Properties of the Golden Ratio:

Properties of the Golden Ratio:
The Golden Ratio can be expressed as 1.618 and 0.618 and is known as Phi and phi, respectively; phi being the reciprocal of Phi… This is a very unique property that only the Golden Ratio possesses:

1 / Phi = phi  (1 / 1.618 = 0.618)
1 / phi = Phi  (1 / 0.618 = 1.618)

Also, Phi Squared = Phi + 1  (1.618 ^2 = 1.618 + 1)
…and Phi multiplied by phi = 1  (1.618 * 0.618 = 1)

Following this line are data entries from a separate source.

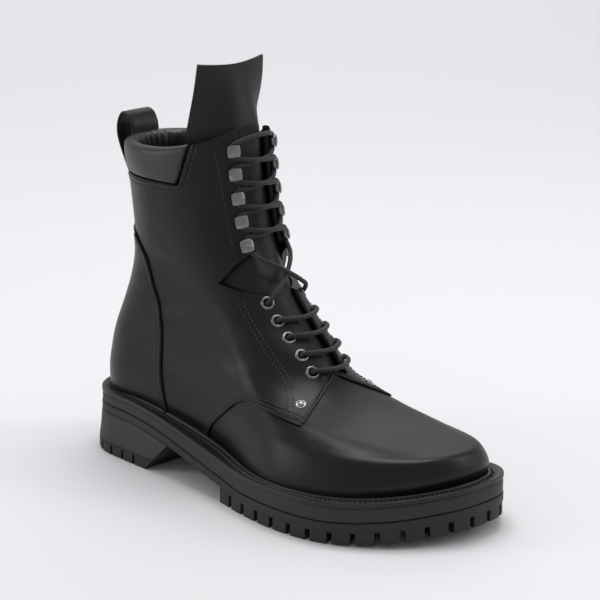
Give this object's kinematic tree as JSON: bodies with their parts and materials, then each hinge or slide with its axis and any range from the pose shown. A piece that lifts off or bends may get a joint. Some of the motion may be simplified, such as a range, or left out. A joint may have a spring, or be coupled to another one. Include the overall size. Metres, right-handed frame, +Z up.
{
  "type": "combat boot",
  "caption": "Tall lace-up leather combat boot with lug sole, stitched welt, padded collar, standing tongue, speed hooks and an inner side zip; right foot.",
  "frame": {"origin": "under the middle of the boot's footprint, on the floor", "axes": "+X to the toe, +Y to the inner (big toe) side, +Z up"},
  "size_m": [0.3142, 0.1266, 0.268],
  "materials": {
    "sole_rubber": "satin moulded rubber",
    "welt_rubber": "satin moulded rubber",
    "insole_leather": "matt lining leather",
    "leather": "smooth, semi-gloss box leather",
    "soft_leather": "soft, satin nappa leather",
    "zip_tape": "woven tape",
    "bright_metal": "polished nickel",
    "dark_metal": "worn gunmetal",
    "cord": "waxed round lace"
  },
  "bodies": {
    "boot": {"outsole": "sole_rubber", "heel": "sole_rubber", "midsole": "sole_rubber", "welt": "welt_rubber", "insole": "insole_leather", "upper": "leather", "counter": "leather", "pull_loop": "leather", "collar_pad": "soft_leather", "tongue": "soft_leather", "zip_tape": "zip_tape", "zip_teeth": "bright_metal", "zip_slider": "bright_metal", "eyelet_outer_1": "bright_metal", "eyelet_outer_2": "bright_metal", "eyelet_outer_3": "bright_metal", "eyelet_outer_4": "bright_metal", "eyelet_outer_5": "bright_metal", "eyelet_inner_1": "bright_metal", "eyelet_inner_2": "bright_metal", "eyelet_inner_3": "bright_metal", "eyelet_inner_4": "bright_metal", "eyelet_inner_5": "bright_metal", "rivet_outer": "bright_metal", "rivet_inner": "bright_metal", "hook_outer_1": "dark_metal", "hook_outer_2": "dark_metal", "hook_outer_3": "dark_metal", "hook_outer_4": "dark_metal", "hook_outer_5": "dark_metal", "hook_inner_1": "dark_metal", "hook_inner_2": "dark_metal", "hook_inner_3": "dark_metal", "hook_inner_4": "dark_metal", "hook_inner_5": "dark_metal", "lace_bar_1": "cord", "lace_bar_2": "cord", "lace_bar_3": "cord", "lace_bar_4": "cord", "lace_cross_1": "cord", "lace_cross_2": "cord", "lace_cross_3": "cord", "lace_cross_4": "cord", "lace_cross_5": "cord", "lace_top": "cord"},
    "zip_pull": {"zip_pull": "bright_metal"}
  },
  "joints": [
    {"name": "pull_hinge", "type": "hinge", "parent": "boot", "child": "zip_pull", "pos_m": [-0.08917, 0.04884, 0.20473], "axis": [0.9954, 0.0622, 0.0731], "range_deg": [0, 150]}
  ]
}
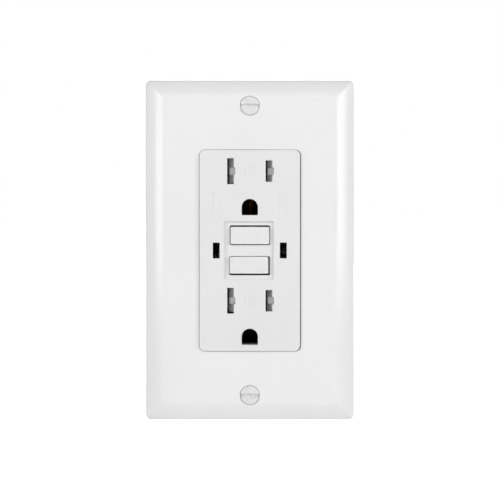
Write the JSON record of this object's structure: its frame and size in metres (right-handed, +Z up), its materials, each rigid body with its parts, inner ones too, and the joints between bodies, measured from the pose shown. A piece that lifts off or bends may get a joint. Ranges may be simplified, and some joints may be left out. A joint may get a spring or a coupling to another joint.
{
  "type": "gfci outlet",
  "caption": "Ground-fault circuit-interrupter receptacle with a screwed-on wall plate, test and reset buttons, plug shutters, side wire terminals and an internal trip mechanism.",
  "frame": {"origin": "centre of the wall plate's back, on the wall's surface", "axes": "+Z up, +Y into the wall, +X to the right as seen from the room"},
  "size_m": [0.0702, 0.0361, 0.1142],
  "materials": {
    "plate": "smooth, semi-gloss white",
    "face": "smooth, semi-gloss white",
    "button": "smooth, semi-gloss white",
    "shutter": "fine satin",
    "screw_paint": "white enamel on steel",
    "zinc_steel": "zinc plated",
    "spring_steel": "drawn wire",
    "brass": "stamped, slightly dull",
    "nickel": "nickel plated brass",
    "copper": "enamelled copper winding",
    "green_screw": "green dyed plating",
    "case_black": "fine moulded texture",
    "inner_plastic": "fine moulded texture",
    "smoked_lens": "polished, very dark",
    "led_lens": "clear tinted epoxy",
    "board_green": "solder mask",
    "ferrite": "dry, dark grey",
    "varistor_blue": "dipped epoxy",
    "epoxy_black": "moulded epoxy"
  },
  "bodies": {
    "outlet": {"box_screw_lower": "zinc_steel", "box_screw_upper": "zinc_steel", "capacitor": "epoxy_black", "case_screw_lower_left": "zinc_steel", "case_screw_lower_right": "zinc_steel", "case_screw_upper_left": "zinc_steel", "case_screw_upper_right": "zinc_steel", "circuit_board": "board_green", "control_chip": "epoxy_black", "face_cover": "face", "ground_clip_lower": "brass", "ground_clip_upper": "brass", "hot_contacts": "brass", "led_left": "led_lens", "led_right": "led_lens", "light_pipe_left": "smoked_lens", "light_pipe_right": "smoked_lens", "line_hot_terminal": "brass", "line_neutral_terminal": "nickel", "mounting_strap": "zinc_steel", "neutral_contacts": "nickel", "neutral_transformer": "ferrite", "plate_screw_lower": "screw_paint", "plate_screw_upper": "screw_paint", "plunger_spring": "spring_steel", "rear_case": "case_black", "reset_spring": "spring_steel", "sense_transformer": "copper", "separator": "inner_plastic", "shutter_retainer_lower": "inner_plastic", "shutter_retainer_upper": "inner_plastic", "shutter_spring_lower": "spring_steel", "shutter_spring_upper": "spring_steel", "solenoid_bobbin": "inner_plastic", "solenoid_winding": "copper", "test_contact": "brass", "test_spring": "spring_steel", "transformer_housing": "inner_plastic", "varistor": "varistor_blue", "wall_plate": "plate"},
    "test_button_body": {"test_button": "button"},
    "reset_button_body": {"reset_button": "button", "reset_pin": "zinc_steel"},
    "upper_shutter_body": {"shutter_upper": "shutter"},
    "lower_shutter_body": {"shutter_lower": "shutter"},
    "plunger_body": {"plunger": "zinc_steel"},
    "carriage_body": {"contact_carriage": "inner_plastic"},
    "latch_body": {"latch": "zinc_steel"},
    "arms_body": {"hot_arm": "brass", "neutral_arm": "nickel"},
    "ground_screw_body": {"ground_screw": "green_screw"},
    "load_hot_screw_body": {"load_hot_screw": "brass", "load_hot_clamp": "zinc_steel"},
    "line_hot_screw_body": {"line_hot_screw": "brass", "line_hot_clamp": "zinc_steel"},
    "load_neutral_screw_body": {"load_neutral_screw": "nickel", "load_neutral_clamp": "zinc_steel"},
    "line_neutral_screw_body": {"line_neutral_screw": "nickel", "line_neutral_clamp": "zinc_steel"}
  },
  "joints": [
    {"name": "test_press", "type": "slide", "parent": "outlet", "child": "test_button_body", "axis": [0, 1, 0], "range_m": [0, 0.0012], "stiffness_N_per_m": 700, "springref_m": -0.0012, "deforming": ["test_spring"]},
    {"name": "reset_press", "type": "slide", "parent": "outlet", "child": "reset_button_body", "axis": [0, 1, 0], "range_m": [0, 0.0022], "stiffness_N_per_m": 600, "springref_m": -0.0015, "deforming": ["reset_spring"]},
    {"name": "upper_shutter_slide", "type": "slide", "parent": "outlet", "child": "upper_shutter_body", "axis": [1, 0, 0], "range_m": [0, 0.0029], "stiffness_N_per_m": 120, "springref_m": -0.001, "deforming": ["shutter_spring_upper"]},
    {"name": "lower_shutter_slide", "type": "slide", "parent": "outlet", "child": "lower_shutter_body", "axis": [1, 0, 0], "range_m": [0, 0.0029], "stiffness_N_per_m": 120, "springref_m": -0.001, "deforming": ["shutter_spring_lower"]},
    {"name": "plunger_trip", "type": "slide", "parent": "outlet", "child": "plunger_body", "axis": [0, 0, -1], "range_m": [0, 0.0019], "stiffness_N_per_m": 150, "springref_m": -0.003, "deforming": ["plunger_spring"]},
    {"name": "carriage_drop", "type": "slide", "parent": "outlet", "child": "carriage_body", "axis": [0, 1, 0], "range_m": [0, 0.0015]},
    {"name": "latch_slide", "type": "slide", "parent": "carriage_body", "child": "latch_body", "axis": [0, 0, -1], "range_m": [0, 0.0019]},
    {"name": "arms_open", "type": "hinge", "parent": "outlet", "child": "arms_body", "pos_m": [0, 0.0146, -0.0211], "axis": [1, 0, 0], "range_deg": [-5.6, 0]},
    {"name": "load_hot_screw_out", "type": "slide", "parent": "outlet", "child": "load_hot_screw_body", "axis": [1, 0, 0], "range_m": [0, 0.0024]},
    {"name": "line_hot_screw_out", "type": "slide", "parent": "outlet", "child": "line_hot_screw_body", "axis": [1, 0, 0], "range_m": [0, 0.0024]},
    {"name": "load_neutral_screw_out", "type": "slide", "parent": "outlet", "child": "load_neutral_screw_body", "axis": [-1, 0, 0], "range_m": [0, 0.0024]},
    {"name": "line_neutral_screw_out", "type": "slide", "parent": "outlet", "child": "line_neutral_screw_body", "axis": [-1, 0, 0], "range_m": [0, 0.0024]},
    {"name": "ground_screw_out", "type": "slide", "parent": "outlet", "child": "ground_screw_body", "axis": [-1, 0, 0], "range_m": [0, 0.0024]}
  ],
  "couplings": [
    {"joint": "latch_slide", "follows": "plunger_trip", "ratio": 1},
    {"joint": "carriage_drop", "follows": "plunger_trip", "ratio": 0.78},
    {"joint": "arms_open", "follows": "plunger_trip", "rad_per_m": -51}
  ]
}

Phi is not a fraction: In other words, there is no way to express Phi as using two integers, e.g. (2/3)

Deriving Phi:
Phi = Square root of 5 + 1 / 2…  or  (Sqr(5)+1)/2

Phi to 31 decimal places: 1.6180339887498948482045868343656

Geometry in Nature and the natural world:
Our reality is very structured, and indeed Life is even more structured.  This is reflected though Nature in form of geometry. Geometry is the very basis of our reality, and hence we live in a coherent world governed by unseen laws.  These are always manifested in the natural world.  The Golden Mean governs the proportion of our world and it can be found even in the most seemingly proportion-less living forms.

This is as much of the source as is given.